Supreme Court Ruling—Sandoz Inc. v Amgen Inc. et al.
In a unanimous 9–0 ruling issued on June 12, 2017, the United States Supreme Court removed a legal barrier that had delayed manufacturers from marketing new biosimilars until 6 months after Food and Drug Administration (FDA) approval.
Two cases were before the Court: Sandoz v. Amgen and Amgen v. Sandoz. Both cases involved provisions in the Biologics Price Competition and Innovation Act (BPCIA) that address regulatory and patent exclusivity periods. For example, the BPCIA stipulates that a biosimilar manufacturer (applicant) cannot file an application for a biosimilar for 4 years after the date on which the innovator product (known as the “reference product”) was first approved (licensed), and the application cannot be approved for 12 years after that initial licensure date. The 8-year period between those dates creates a window for resolving patent disputes between the biosimilar applicant and the manufacturer of the reference products (“sponsor”). The procedure for resolving patent disputes—commonly referred to as the “patent dance”—includes several rounds of information exchange between the biosimilar applicant and the reference product sponsor, with strict sequencing and timing requirements.
The BPCIA also requires biosimilar applicants to notify the reference product sponsor at least 180 days (6 months) before the applicant plans to begin commercial marketing of the biosimilar product. During that 180-day period, the reference product sponsor may seek a preliminary injunction prohibiting marketing and bring action against additional patents.

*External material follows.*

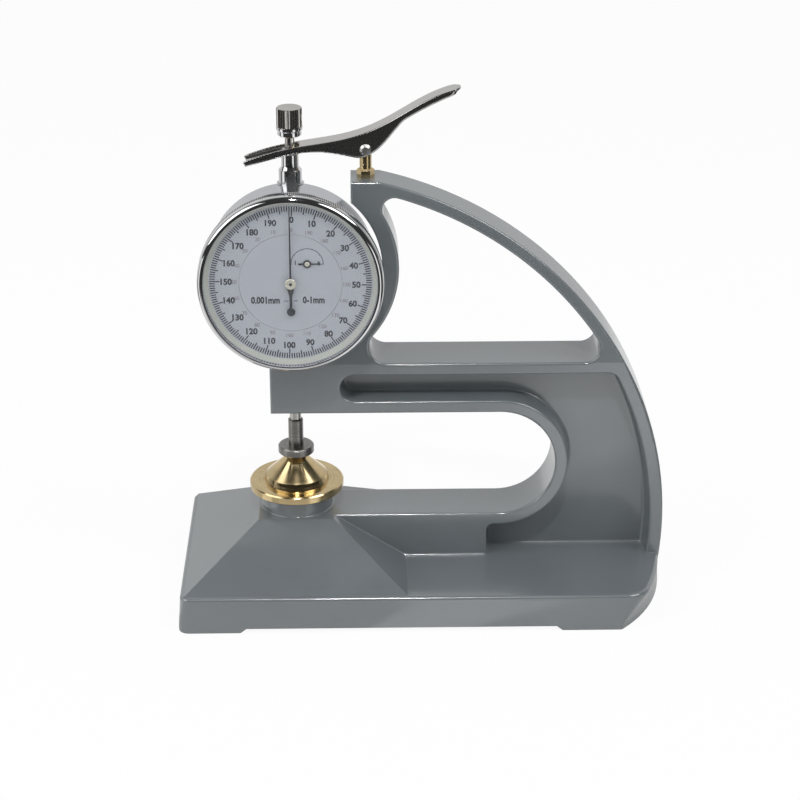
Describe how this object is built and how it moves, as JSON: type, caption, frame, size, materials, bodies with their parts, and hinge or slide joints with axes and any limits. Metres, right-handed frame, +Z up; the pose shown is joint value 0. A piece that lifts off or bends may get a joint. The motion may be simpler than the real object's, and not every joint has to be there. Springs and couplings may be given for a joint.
{
  "type": "bench thickness gauge",
  "caption": "Bench thickness gauge: a cast C-frame on a wide base holds a dial indicator over a flat anvil, with a lifting lever that raises the spindle.",
  "frame": {"origin": "middle of the footprint's bounding box, on the surface the gauge stands on", "axes": "+X to the right as seen from the dial side, along the base; +Y away from the dial side; +Z up, along the measuring axis"},
  "size_m": [0.1644, 0.0812, 0.176],
  "materials": {
    "casting_paint": "semi-gloss",
    "chrome": "polished",
    "satin_steel": "satin",
    "bright_steel": "polished",
    "black_steel": "satin",
    "dial_face": "matt",
    "pointer_black": "semi-gloss",
    "crystal": "clear",
    "brass": "satin",
    "spring_steel": "satin",
    "case_metal": "satin"
  },
  "bodies": {
    "frame": {"frame_casting": "casting_paint", "anvil": "brass", "anvil_screw": "black_steel", "lower_stem": "chrome", "stem_clamp_screw": "black_steel", "lower_bush": "brass", "upper_bush": "brass", "upper_sleeve": "chrome", "indicator_case": "case_metal", "back_cover": "case_metal", "back_cover_screws": "satin_steel", "rear_plate": "brass", "front_plate": "brass", "plate_pillars": "brass", "front_plate_screws": "satin_steel", "rear_plate_screws": "satin_steel", "rear_cock": "brass", "guide_rail": "brass", "spring_anchor": "bright_steel", "return_spring": "spring_steel", "hairspring": "spring_steel", "hairspring_stud": "brass", "dial_centre": "dial_face", "bezel_spring": "spring_steel", "lever_post": "brass", "pivot_rivet": "bright_steel"},
    "measuring_spindle": {"spindle": "bright_steel", "contact_point": "satin_steel", "guide_pin": "bright_steel", "lift_collar": "chrome", "spindle_cap": "satin_steel"},
    "rotating_bezel": {"bezel": "chrome", "crystal": "crystal", "dial_ring": "dial_face"},
    "main_hand": {"centre_arbor": "bright_steel", "main_pointer": "pointer_black", "pointer_hub": "bright_steel"},
    "turn_counter": {"counter_arbor": "bright_steel", "counter_gear": "brass", "small_pointer": "pointer_black"},
    "first_wheel": {"first_arbor": "bright_steel", "first_gear": "brass"},
    "second_wheel": {"second_arbor": "bright_steel", "second_gear": "brass"},
    "takeup_wheel": {"takeup_arbor": "bright_steel", "takeup_gear": "brass"},
    "lift_arm": {"lift_lever": "chrome"}
  },
  "joints": [
    {"name": "spindle_lift", "type": "slide", "parent": "frame", "child": "measuring_spindle", "axis": [0, 0, 1], "range_m": [0, 0.0012], "stiffness_N_per_m": 300, "springref_m": -0.003, "deforming": ["return_spring"]},
    {"name": "pointer_spin", "type": "hinge", "parent": "frame", "child": "main_hand", "pos_m": [-0.043, -0.02, 0.1167], "axis": [0, 1, 0], "range_deg": [0, 2160.1]},
    {"name": "first_spin", "type": "hinge", "parent": "frame", "child": "first_wheel", "pos_m": [-0.04023, 0, 0.1079], "axis": [0, 1, 0], "range_deg": [0, 54.01]},
    {"name": "second_spin", "type": "hinge", "parent": "frame", "child": "second_wheel", "pos_m": [-0.0468, 0, 0.11405], "axis": [0, 1, 0], "range_deg": [-432.1, 0]},
    {"name": "counter_spin", "type": "hinge", "parent": "frame", "child": "turn_counter", "pos_m": [-0.0376, 0, 0.12325], "axis": [0, 1, 0], "range_deg": [-216.1, 0]},
    {"name": "takeup_spin", "type": "hinge", "parent": "frame", "child": "takeup_wheel", "pos_m": [-0.04655, 0, 0.11968], "axis": [0, 1, 0], "range_deg": [-432.1, 0]},
    {"name": "lever_swing", "type": "hinge", "parent": "frame", "child": "lift_arm", "pos_m": [-0.0187, 0, 0.156], "axis": [0, 1, 0], "range_deg": [0, 10.41]},
    {"name": "bezel_turn", "type": "hinge", "parent": "frame", "child": "rotating_bezel", "pos_m": [-0.043, -0.019, 0.1167], "axis": [0, 1, 0], "continuous": true}
  ],
  "couplings": [
    {"joint": "pointer_spin", "follows": "spindle_lift", "rad_per_m": 31416},
    {"joint": "first_spin", "follows": "spindle_lift", "rad_per_m": 785.4},
    {"joint": "second_spin", "follows": "spindle_lift", "rad_per_m": -6283.2},
    {"joint": "counter_spin", "follows": "spindle_lift", "rad_per_m": -3141.6},
    {"joint": "takeup_spin", "follows": "spindle_lift", "rad_per_m": -6283.2},
    {"joint": "lever_swing", "follows": "spindle_lift", "rad_per_m": 151.26}
  ]
}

Sandoz submitted an application to the FDA in 2014 to market a biosimilar filgrastim product under the brand name Zarxio, using Amgen’s Neupogen as the reference product. Sandoz notified Amgen in 2014 that its application was being reviewed by the FDA and that it intended to market Zarxio immediately upon receiving FDA approval. Sandoz later declined to provide Amgen with a copy of the application and information describing how the proposed biosimilar would be manufactured—i.e., it “opted out” of the patent dance.
Amgen sued Sandoz for patent infringement and also claimed that Sandoz had violated the BCPIA by:
- Failing to comply with the patent dance provisions.
- Providing notice of intent to market the biosimilar before obtaining FDA approval.
Sandoz filed a countersuit, asserting that it had not violated the BPCIA.
In a 2015 ruling, the U.S. Court of Appeals for the Federal Circuit agreed that Sandoz could opt out of the patent dance. However, the court also held that the 180-day notification period is mandatory and must begin after the FDA licenses the biosimilar product. Sandoz complained that this effectively granted the reference product sponsor an additional 6 months of market exclusivity, on top of the 12 years already provided under the BCPIA.
The Supreme Court decision reversed the lower court’s judgment as to notice of commercial marketing. Writing for the court, Justice Clarence Thomas stated that biosimilar applicants may provide 180 days’ notice to reference product sponsors either before or after receiving FDA approval.
The Supreme Court did not answer the question of whether participation in the patent dance is mandatory, ruling only that reference product sponsors cannot seek an injunction under federal law to enforce this requirement. The Supreme Court remanded this issue to the Federal Circuit for further consideration.